Algunos de estos chavales tienen familia en Europa. Es el caso de Younousse. Pero a sus diez años tiene pocas probabilidades de que su hermano le acoja. No porque no lo quiera, sino porque le supondría un gasto inasumible. "No son productivos, así que con saber que están bien ya les vale", dice Domínguez. Younousse asegura que no sabe dónde vive su hermano. Sin embargo, insiste en que quiere ir a "la escuela en Barcelona", lo que induce a creer que quizá sea en la capital catalana donde resida.
La opinión que tienen los educadores sobre estos adolescentes es muy positiva.

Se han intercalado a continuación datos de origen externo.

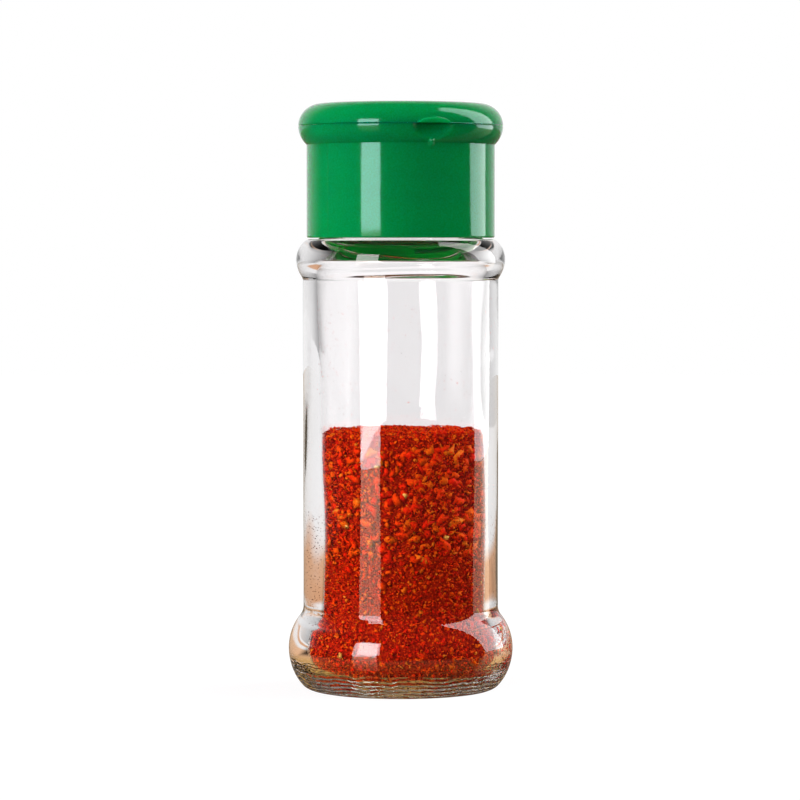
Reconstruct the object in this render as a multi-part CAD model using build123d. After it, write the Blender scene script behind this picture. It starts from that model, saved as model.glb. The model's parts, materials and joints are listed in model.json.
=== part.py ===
from build123d import *

import os
from math import pi, sqrt

# Spice jar: a round glass jar of chilli with a screw-on flip-top closure.
# Millimetres. +Z is up, the origin is the middle of the base, and the lid's thumb lip is at -Y.

# Glass body, straight from the waist to the shoulder bead
body_r = 19.55
body_wall = 3.05

# Glass foot: a standing ring round a pushed-up base, then a rounded bulge
foot_bulge = 2.95
foot_z = 8.1
foot_low_arc_r = 10.75
foot_high_arc_r = 10.3
foot_wall = 3.5
heel_arc_r = 2.5
ring_width = 3.2
push_up = 1.0
waist_arc_r = 3.0

# Shoulder bead: its flat top, and its widest line under that
shoulder_top_z = 89.6
shoulder_bulge = 1.25
shoulder_rise = 4.1
shoulder_low_arc_r = 6.0
shoulder_high_arc_r = 5.0
shoulder_edge_arc_r = 1.6
shoulder_foot_arc_r = 1.5

# Glass neck, with the plain bead under the closure's thread
neck_inset = 3.75
neck_wall = 2.6
neck_height = 17.9
neck_root_arc_r = 1.0
neck_bead_proud = 0.8
neck_bead_height = 2.2
neck_bead_lift = 3.0
rim_arc_r = 0.8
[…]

Eduardo lo resume apasionadamente: "Son súper nobles, es increíble, yo me quedo alucinado". Eso sí, son niños. Alba García, trabajadora social, entra en clase y les dice: "Sólo quedan dos gomas, y había dos cajas". El profesor repite en francés: "Hay que devolver el material y respetar a los compañeros". Alba, ya fuera del aula, sentencia sonriente: "No son rebeldes, son niños".
Aunque la mayoría de estos chavales son senegaleses, hay unos pocos de Gambia o Guinea. Sobre los de Malí, Diego tiene un recuerdo grabado en su mente, el del primer día en el centro de La Caleta: "Subí a las habitaciones y me encontré que estaban durmiendo en el suelo ; luego se quedaron dos o tres minutos alucinados viendo salir agua del grifo". En Tegueste, hay cuatro módulos de cuatro habitaciones cada uno. Cada una de ellas alberga a siete u ocho chicos en literas. Dentro de cada habitación, un baño. Todo está impecable y limpio. También los chicos.
Ya ha llegado la hora de la comida. Una furgoneta trae cajas con fruta y demás alimentos. Todos colaboran en descargar el vehículo. Uno de los chicos devuelve una de las cajas azules tras vaciarla en las cocinas. Según camina, tararea convencido: "...Jueves, viernes, sábado y domingo".